Steps to creating an analysis

1. Read through all five transcripts

Write down any themes that stand out

Put each theme on a separate slip of paper

2.  Read through each individual interview

Write down any themes that stand out.

Put each theme on a separate slip of paper

3.  Read through each question for all of the participants

Write down any themes that stand out

Put each theme on a separate slip of paper.

4.  What themes do you think might emerge?

Brainstorm in teams then suggest

Feelings: Anger, fear, sympathy,

Images: Distancing or othering, Women as promiscuous, Men as trouble makers

Victims, Helpless, Courageous, Heroic

Actions: individuals, families, government

Sources of information: public sources, print, tv, schools, individuals, unusual sources

5.  Put aside the transcripts and organize the little slips of paper with themes.

Put into piles that fit together (all these seem to be about emotions)
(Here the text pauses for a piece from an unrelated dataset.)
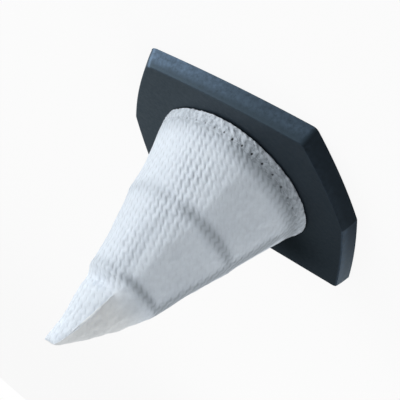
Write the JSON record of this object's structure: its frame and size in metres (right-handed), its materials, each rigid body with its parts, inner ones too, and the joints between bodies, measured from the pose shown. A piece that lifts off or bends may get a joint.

Name the piles.  What concept or issue do these seem to represent?

6.  Choose two or three “piles” that seem most interesting: surprising, not surprising, some special interest you have, something you know about the community you chose (think about your literature review too)

7.  Think about how the two or three piles fit together

8. Write a paragraph describing each pile

9. put paragraphs into logical order

10.  write a paragraph that introduces the piles.  “I found three key themes in analyzing the transcripts.  The first was  …”

11. Write a paragraph explaining the connections among the piles—a conclusion

12.  put paragraphs in order: introduction, pile 1 paragraph, pile 2 paragraph, conclusion.

13.  Go back to the transcripts and put in a quote or two into each paragraph illustrating theme/pile 1 in paragraph 1, theme 2 in paragraph 2 and a quote into the conclusion paragraph that illustrates the combination.

14.  read your literature review on gender, stigma and HIV/AIDS and ways these fit together.

15. Did anything in the literature connect to your piles and or to conclusion?

 Support ideas or contrast with them 

16. write a paragraph showing connection between your results and the literature review you wrote.